The protagonist walks around slowly, as if surveying the place. He dwells on a family photography, hangs a painting and a few sculptures on the wall, and then leaves. The works in the video are by visual artist Carlos Muleiro, Tadeo’s father, who died in a mysterious incident in the place shown in the video.
The mirrored face is reminiscent of the hooded figure in Meshes of theAfternoon (1943) by Maya Deren and Alexander Hammid, which has a similar psychological depth. Muleiro’s work sets out to be an exorcism of sorts, a means of banishing an unexpected tragedy. While all of his works evidence something personal, this one is indisputably the most self-referential and intimate.
La salamanquera (2014) furthers the line of projects based on native legends. Here, the artist offers his own version of the stories surrounding the myth of the cave of Salamanca. A series of paintings where the night is depicted in intense shades of blue shows covens, ceremonies, and challenges. Human beings exist alongside threatening animals that torture them and put their courage to the test. Some recognizable figures like the basilisk, the goat, the serpent, the crow, and the Zupay or Criollo devil—in the form of a soft sculpture with black body and red mask that was exhibited at a solo show at Galería Ro—appear.
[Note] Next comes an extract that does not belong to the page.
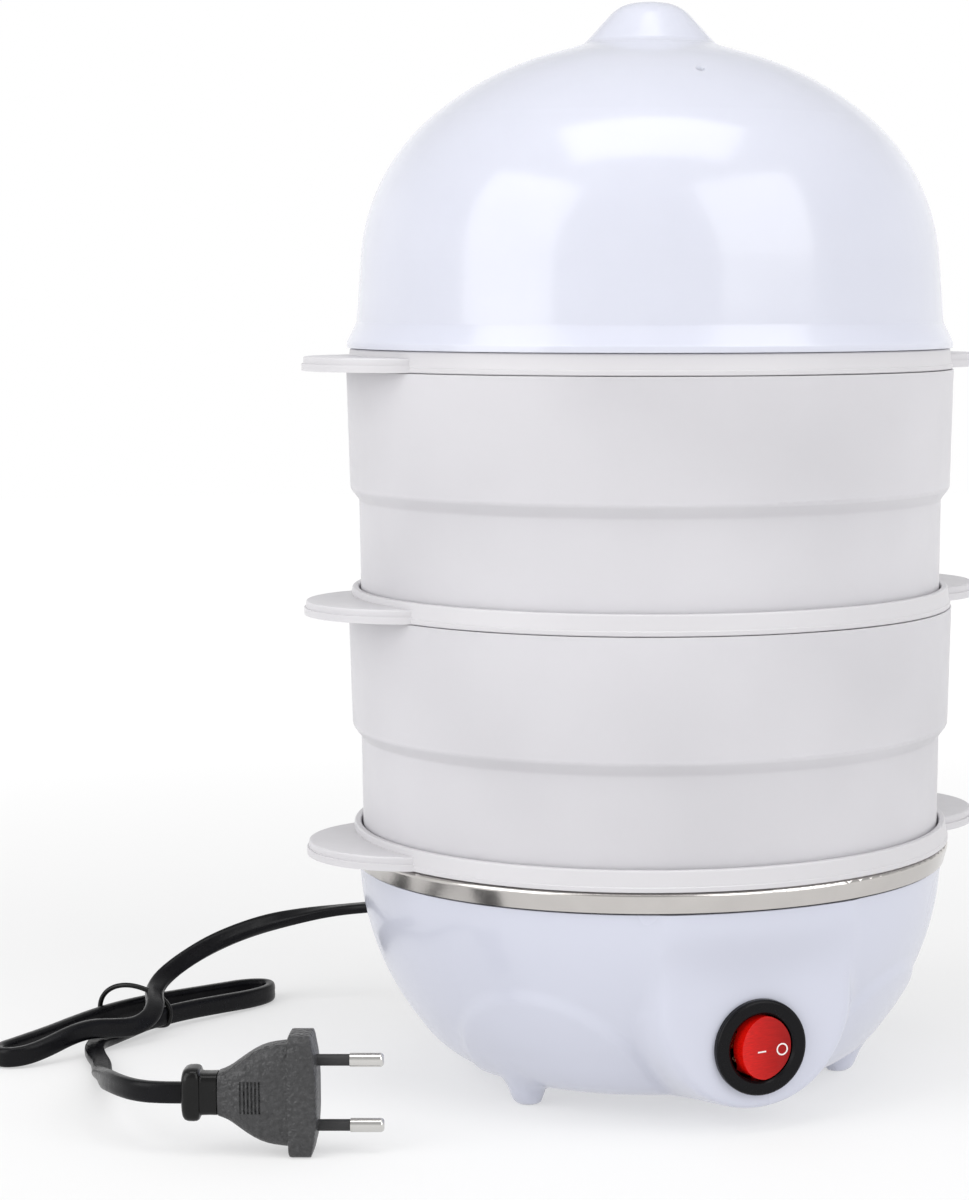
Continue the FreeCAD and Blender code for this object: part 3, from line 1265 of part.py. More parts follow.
def plug_body():
    """Flange and flared body with grip ribs on both broad sides."""
    flange_start = -PLUG_FLANGE_LENGTH
    flange_wire = rounded_box_wire(PLUG_FLANGE_HEIGHT, PLUG_FLANGE_WIDTH, PLUG_FLANGE_CORNER, flange_start)
    flange = Part.Face(flange_wire).extrude(X_AXIS * PLUG_FLANGE_LENGTH)
    flare_length = PLUG_LENGTH - PLUG_FLANGE_LENGTH
    length_share = [0.0, 0.28, 0.55, 0.82, 1.0]
    height_share = [1.0, 0.94, 0.66, 0.16, 0.0]
    width_share = [1.0, 0.97, 0.86, 0.4, 0.0]
    wires = []
    for along, tall, wide in zip(length_share, height_share, width_share):
        height = PLUG_NECK_HEIGHT + (PLUG_SHOULDER_HEIGHT - PLUG_NECK_HEIGHT) * tall
        width = PLUG_NECK_WIDTH + (PLUG_SHOULDER_WIDTH - PLUG_NECK_WIDTH) * wide
        place = -PLUG_FLANGE_LENGTH - flare_length * along
        wires.append(rounded_box_wire(height, width, PLUG_BODY_CORNER, place))
    body = flange.fuse(Part.makeLoft(wires, True, False))
    outer = PLUG_SHOULDER_WIDTH / 2 + GRIP_RIB_RISE - WELD
    inner = PLUG_SHOULDER_WIDTH / 4
    for side in (-1, 1):
        for index in range(GRIP_RIB_COUNT):
            place_x = -GRIP_RIB_START - (index - (GRIP_RIB_COUNT - 1) / 2) * GRIP_RIB_PITCH
            centre = vec(place_x, side * (inner + outer) / 2, 0)
            body = body.fuse(block(GRIP_RIB_WIDTH, outer - inner, GRIP_RIB_HEIGHT, centre))
    for side in (-1, 1):
        start = vec(-PIN_ROOT, 0, side * PIN_SPACING / 2)
        body = body.cut(cylinder(PIN_SLEEVE_RADIUS + TOUCH_GAP, PIN_ROOT + OVERRUN, start, X_AXIS))
    return placed_plug(body)


def plug_strain_relief():
    """Neck and collar between the plug's body and the cord."""
    start = -PLUG_LENGTH - TOUCH_GAP
    neck = Part.Face(rounded_box_wire(PLUG_NECK_HEIGHT, PLUG_NECK_WIDTH, PLUG_BODY_CORNER, start))
    neck = neck.extrude(X_AXIS * -PLUG_NECK_LENGTH)
    collar_start = start - PLUG_NECK_LENGTH + WELD
    collar_wire = rounded_box_wire(PLUG_COLLAR_HEIGHT, PLUG_COLLAR_WIDTH, PLUG_BODY_CORNER, collar_start)
    collar = Part.Face(collar_wire).extrude(X_AXIS * -(PLUG_COLLAR_LENGTH + WELD))
    return placed_plug(neck.fuse(collar))


def plug_pins():
    """Metal pins; each runs through its sleeve into the body."""
    pins = []
    for side in (-1, 1):
        height = side * PIN_SPACING / 2
        core_radius = PIN_SLEEVE_RADIUS / 2
        core_start = vec(TOUCH_GAP - PIN_ROOT, 0, height)
        core = cylinder(core_radius, PIN_ROOT + PIN_SLEEVE_LENGTH, core_start, X_AXIS)
        tip = cylinder(PIN_RADIUS, PIN_LENGTH - PIN_SLEEVE_LENGTH, vec(PIN_SLEEVE_LENGTH, 0, height), X_AXIS)
        end = [edge for edge in tip.Edges if edge.CenterOfMass.x > PIN_LENGTH - TOUCH_GAP]
        tip = tip.makeFillet(PIN_RADIUS / 2, end)
        pins.append(placed_plug(core.fuse(tip)))
    return pins


def plug_pin_sleeves():
    """Insulating sleeves on the root half of the pins."""
    sleeves = []
    for side in (-1, 1):
        height = side * PIN_SPACING / 2
        start = vec(TOUCH_GAP - PIN_ROOT, 0, height)
        length = PIN_ROOT + PIN_SLEEVE_LENGTH - 2 * TOUCH_GAP
        sleeve = cylinder(PIN_SLEEVE_RADIUS, length, start, X_AXIS)
        bore = cylinder(PIN_SLEEVE_RADIUS / 2 + TOUCH_GAP, length, start, X_AXIS)
        sleeves.append(placed_plug(sleeve.cut(bore)))
    return sleeves


# Internal wires

def connector_places():
    """Centre, size and direction of each push-on connector."""
    switch_y = BARREL_BACK_Y + BLADE_LENGTH + BLADE_INSET - CONNECTOR_LENGTH / 2
    places = []
    for index in (-1, 1):
        centre = vec(index * SWITCH_BLADE_OFFSET, switch_y, SWITCH_Z)
        places.append((centre, vec(CONNECTOR_THICKNESS, CONNECTOR_LENGTH, SMALL_CONNECTOR_WIDTH)))
    stat_x = THERMOSTAT_BODY_RADIUS + BLADE_LENGTH + BLADE_INSET - CONNECTOR_LENGTH / 2
    for side in (-1, 1):
        centre = vec(side * stat_x, 0, thermostat_blade_z())
        places.append((centre, vec(CONNECTOR_LENGTH, CONNECTOR_WIDTH, CONNECTOR_THICKNESS)))
    return places


def wire_connectors():
    """Push-on connectors over the blades of the switch and the thermostat."""
    connectors = []
    blades = switch_terminals() + thermostat_terminals()
    for centre, size in connector_places():
        sleeve = block(size.x, size.y, size.z, centre)
        for blade in blades:
            if blade.BoundBox.intersect(sleeve.BoundBox):
                box = blade.BoundBox
                room = block(box.XLength + 2 * TOUCH_GAP, box.YLength + 2 * TOUCH_GAP,
                             box.ZLength + 2 * TOUCH_GAP, box.Center)
                sleeve = sleeve.cut(room)
        connectors.append(sleeve)
    return connectors


def shared_points(shares):
    """Points given as shares of the plate's radius, twice, and of its height."""
    return [vec(x * PLATE_RADIUS, y * PLATE_RADIUS, z * PLATE_BOTTOM_Z) for x, y, z in shares]


def internal_wires():
    """The five insulated wires, each straight for a little way out of what it meets."""
    left_switch, right_switch, left_stat, right_stat = [centre for centre, _ in connector_places()]
    from_switch = Y_AXIS * (CONNECTOR_LENGTH / 2 + TOUCH_GAP)
    from_stat = X_AXIS * (CONNECTOR_LENGTH / 2 + TOUCH_GAP)
    inward = cord_direction() * -FIRST_BEND
    lead_in = cord_place(SHEATH_END - TOUCH_GAP, CORD_TUBE_RADIUS / 2)
    lead_out = cord_place(SHEATH_END - TOUCH_GAP, -CORD_TUBE_RADIUS / 2)
    below_pin = Z_AXIS * (END_SEAL_LENGTH + TERMINAL_PIN_LENGTH + 2 * TOUCH_GAP)
    left_pin = element_leg_place(-1) - below_pin
    right_pin = element_leg_place(1) - below_pin
    fuse_front = vec(FUSE_X, FUSE_START_Y - FUSE_LENGTH - TOUCH_GAP, FUSE_Z)
    fuse_back = vec(FUSE_X, FUSE_START_Y + TOUCH_GAP, FUSE_Z)
    ahead = Y_AXIS * (FIRST_BEND - CORD_TUBE_RADIUS)
    down = Z_AXIS * (FIRST_BEND - CORD_TUBE_RADIUS)
    aside = X_AXIS * (FIRST_BEND - CORD_TUBE_RADIUS)
    live = [lead_in, lead_in + inward] + shared_points(LIVE_WIRE_SHARES)
    live += [left_switch + from_switch + ahead, left_switch + from_switch]
    neutral = [lead_out, lead_out + inward] + shared_points(NEUTRAL_WIRE_SHARES)
    neutral += [right_pin - down, right_pin]
    to_stat = [right_switch + from_switch, right_switch + from_switch + ahead]
    to_stat += shared_points(SWITCH_WIRE_SHARES)
    to_stat += [right_stat + from_stat + aside, right_stat + from_stat]
    to_fuse = [left_stat - from_stat, left_stat - from_stat - aside, fuse_back + ahead, fuse_back]
    to_element = [fuse_front, fuse_front - ahead] + shared_points(FUSE_WIRE_SHARES)
    to_element += [left_pin - down, left_pin]
    return {
        "wire_live": live, "wire_neutral": neutral, "wire_switch_to_thermostat": to_stat,
        "wire_thermostat_to_fuse": to_fuse, "wire_fuse_to_element": to_element,
    }


def all_pieces():
    """Every node by name, as a list of its solids."""
    pieces = {
        "base_housing": [base_housing()],
        "heating_pan": [heating_pan()],
        "pan_seal": [pan_seal()],
        "heat_spreader_plate": [heat_spreader_plate()],
        "heating_element": [heating_element()],
        "element_end_seals": element_end_seals(),
        "element_terminals": element_terminals(),
        "pan_weld_nuts": pan_weld_nuts(),
        "pan_fixing_screws": pan_fixing_screws(),
        "thermostat_body": [thermostat_body()],
        "thermostat_bracket": [thermostat_bracket()],
        "thermostat_screws": thermostat_screws(),
        "thermostat_terminals": thermostat_terminals(),
        "thermal_fuse": [thermal_fuse()],
        "egg_tray_lower": [egg_tray(0)],
        "egg_tray_middle": [egg_tray(1)],
        "egg_tray_upper": [egg_tray(2)],
        "tier_lower": [tier_ring(0)],
        "tier_upper": [tier_ring(1)],
        "lid_dome": [lid_dome()],
        "switch_housing": [switch_housing()],
        "switch_rocker": [switch_rocker()],
        "switch_plunger": [switch_plunger()],
        "switch_contact_lever": [switch_contact_lever()],
        "switch_terminals": switch_terminals(),
        "switch_lamp": [switch_lamp()],
        "cord_bushing": [cord_bushing()],
        "cord_inner_sheath": [cord_inner_sheath()],
        "cord_clamp": [cord_clamp()],
        "cord_clamp_screws": cord_clamp_screws(),
        "wire_connectors": wire_connectors(),
        "cord_tie": [cord_tie()],
        "plug_body": [plug_body()],
        "plug_strain_relief": [plug_strain_relief()],
        "plug_pins": plug_pins(),
        "plug_pin_sleeves": plug_pin_sleeves(),
    }
    for name, points in internal_wires().items():
        pieces[name] = [wire_tube(points, name)]
    names = ("power_cord_lead", "power_cord_hank", "power_cord_tail")
    for name, runs in zip(names, split_route()):
        pieces[name] = [tube(runs, CORD_TUBE_RADIUS, name)]
        print_gap_to_itself(runs, CORD_TUBE_RADIUS, name)
    return pieces


def main():
    """Write one file per node."""
    os.makedirs("parts", exist_ok=True)
    for name, solids in all_pieces().items():
        shape = solids[0] if len(solids) == 1 else Part.makeCompound(solids)
        shape.exportStep(f"parts/{name}.step")
        print(f"{name}: solids {len(shape.Solids)}, valid {shape.isValid()}, volume {shape.Volume:.1f}")


main()
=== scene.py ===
"""Looks of a three-tray electric egg boiler: its finishes, moulded shells, cord, lamps and camera.

Metres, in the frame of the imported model: Z up, the switch towards -Y, the tray ears along X.
"""
from __future__ import annotations

import logging
import math
from dataclasses import dataclass
from enum import Enum
from typing import Iterable, Sequence

import bmesh
import bpy
import numpy as np
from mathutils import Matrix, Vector


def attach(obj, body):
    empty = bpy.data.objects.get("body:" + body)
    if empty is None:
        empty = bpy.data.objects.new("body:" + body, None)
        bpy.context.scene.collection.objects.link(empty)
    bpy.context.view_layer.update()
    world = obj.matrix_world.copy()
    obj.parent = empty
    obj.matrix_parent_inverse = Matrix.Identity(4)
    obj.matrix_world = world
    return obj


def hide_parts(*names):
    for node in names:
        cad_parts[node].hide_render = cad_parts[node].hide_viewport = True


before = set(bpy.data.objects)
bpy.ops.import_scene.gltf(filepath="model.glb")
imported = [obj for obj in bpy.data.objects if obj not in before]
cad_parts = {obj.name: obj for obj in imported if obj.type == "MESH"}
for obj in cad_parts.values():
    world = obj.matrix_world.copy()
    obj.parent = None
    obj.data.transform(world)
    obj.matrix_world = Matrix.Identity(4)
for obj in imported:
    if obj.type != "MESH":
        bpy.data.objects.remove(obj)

LOG = logging.getLogger("egg_boiler")
MM = 0.001

WAVE_PERIOD = 0.314  # distance between the bands of a wave pattern at scale 1
PLASTIC_INDEX = 1.49
COAT_ROUGHNESS = 0.06
ALL_SMOOTH = 180.0  # edge angle in degrees that leaves no edge sharp

Colour = tuple[float, float, float]
Point = tuple[float, float, float]
Corner = tuple[float, float, float]
Socket = bpy.types.NodeSocket


# Small tools for shader nodes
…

These works are complemented by a video that takes the fable to an urban setting. This time, the protagonist is a woman seduced by a dancer wearing a goat mask. The initiation ceremony takes place on a rooftop terrace, rather than in the depths of a cave, in the dark of night. The Supay and the figure from the work entitled El abuelo take part in the ceremony, though for the first time they play secondary roles. The video is edited in a narrative style; it complies with all the norms of conventional cinematographic montage. The work partakes of the fantasy genre due to its strict adherence to cinematographic vraisemblance; the soundtrack gives it a realist tone absent in other works by Muleiro. During the same period, Muleiro produced a group of illustrations under the title Seres sobrenaturales de la cultura popular argentina [Supernatural Beings of Argentine Popular Culture, 2011-2012]. This inventory of chimeras acts as both a catalogue of works produced and of those planned for the future. It includes most of the characters in earlier works (the figures in Los hermanos, el abuelo, el árbol-bañera/axis mundi, el brujo, and el Supay) while making way for the eventual appearance of others. The regular format of these illustrations, which are framed in geometric shapes, brings to mind, if fleetingly, the strange, rich, and eloquent symbolism of tarot cards.
The illustrations do not attempt to conceal their affinity with the language of comics. The figures are frontal and seem to come forward from the geometric backgrounds as if eager to capture the viewer’s attention. Figures-in-action, these beings promise adventure; they are instruments of a narrative about to unfold.
In its mix of diverse cultural references, combination of varying materials and media, and conjunction of traditional legends and the contemporary world, Tadeo Muleiro’s work takes part in the anthropophagic feast that holds unrestrained hybridity over precise restitution of custom. And it does so by means of a mythology of beings removed from their time to inhabit our world, beings that come to life in stories located at the corners of that world, beings that are an undeniable, embodied presence. This attitude seems to embrace the words of Oswald de Andrade who, in his Anthropophagite Manifesto, stated “The spirit refuses to conceive spirit without body.”